Wednesday, September 9, 2020

How Dare the Sun Rise: Memoirs of a War Child by Sandra Uwiringiyimana


This is one of the best memoirs I've ever read. Sandra is Banyamulenge, which is an ethnic minority in the Democratic Republic of the Congo, discriminated against by the Congolese. She and her family were forced to flee to a refugee camp during the Second Congo war, where they lived until 2004, when they were victims to the massacre by the National Liberation Front of Burundi. She watched them burn the camps, killing people she had known and grew up with before her very eyes. Her mother was shot in front of her, her sister killed, and then one of them put a gun to her head and she prepared to say goodbye to her life. For whatever reason, the man did not pull the trigger, and she survived to tell this incredible story.

This memoir is mostly linear, although she opens with the devastating attack on her refugee camp, before going back in time to give us an idea of what her life was like growing up in Africa. A lot of people in the United States, myself included, don't really know much about Africa, or its history, and a good number of them probably couldn't even think of a country on that content (not even the obvious Egypt). She does this to serve two purposes, to give you an idea of her background and put a human face to the acts of genocide her people have suffered, and to debunk a lot of myths the reader probably has about where she comes from (yes, her people had shoes and cars, don't be ridiculous).

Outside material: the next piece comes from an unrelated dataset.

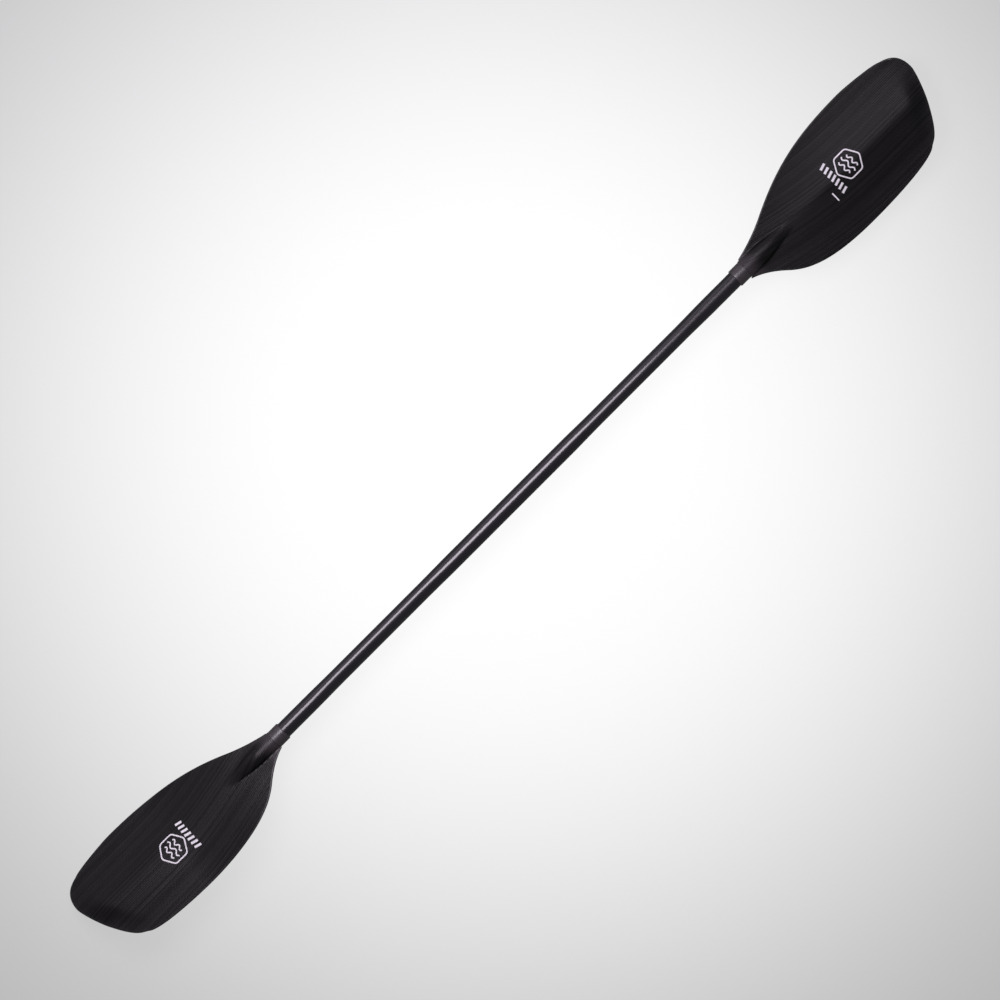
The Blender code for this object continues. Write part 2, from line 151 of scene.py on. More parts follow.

Eventually, she and her family were able to come to the United States as refugees, but this was no perfect fairytale ending-- and here is where my appreciation for her memoir really grew, and why I think her memoir should be required reading for everyone. As a Black woman from Africa, she came to the United States as an outsider to the racial tensions in the United States, and writes extensively on how crime committed by African Americans is disproportionately represented and reported on in the media, and how many white people treat Black Americans as if they are always on the verge of committing a crime. She writes about how she often didn't feel Black enough, not knowing much about American culture, let alone Black American culture, and how the two things might differ and overlap, and how living in the United States always seemed to force her to define herself by the color of her skin. The more dialogues she engaged in with her African American friends, the more she learned about institutional racism with regard to police discrimination, and about the Black Lives Matter movement.

As she got older and went to high school and then college, she began to struggle with what I believe is PTSD, as memories of her sister's death and the massacre haunted her. She poured herself into activism and got to go to a panel with Madeline Albright and Angelina Jolie, and, a few years after that, was invited to the White House Correspondents' Dinner where she got to meet the Obamas. She writes about the struggles of translating for her parents, and dealing with a lot of things that most children don't (like dealing with bills and telephone companies). She writes about the constant push and pull of her parents trying to uphold the norms of traditional African culture while also making allowances for the norms of the "typical" American teenager. She writes about being the victim of discrimination herself, and the frustration and rewards of making people care about a country they don't know anything about, as well as the exhaustion of being the unofficial ambassador of all Black people for her white friends and acquaintances. It's moving, heart-rending, eye-opening, and evocative.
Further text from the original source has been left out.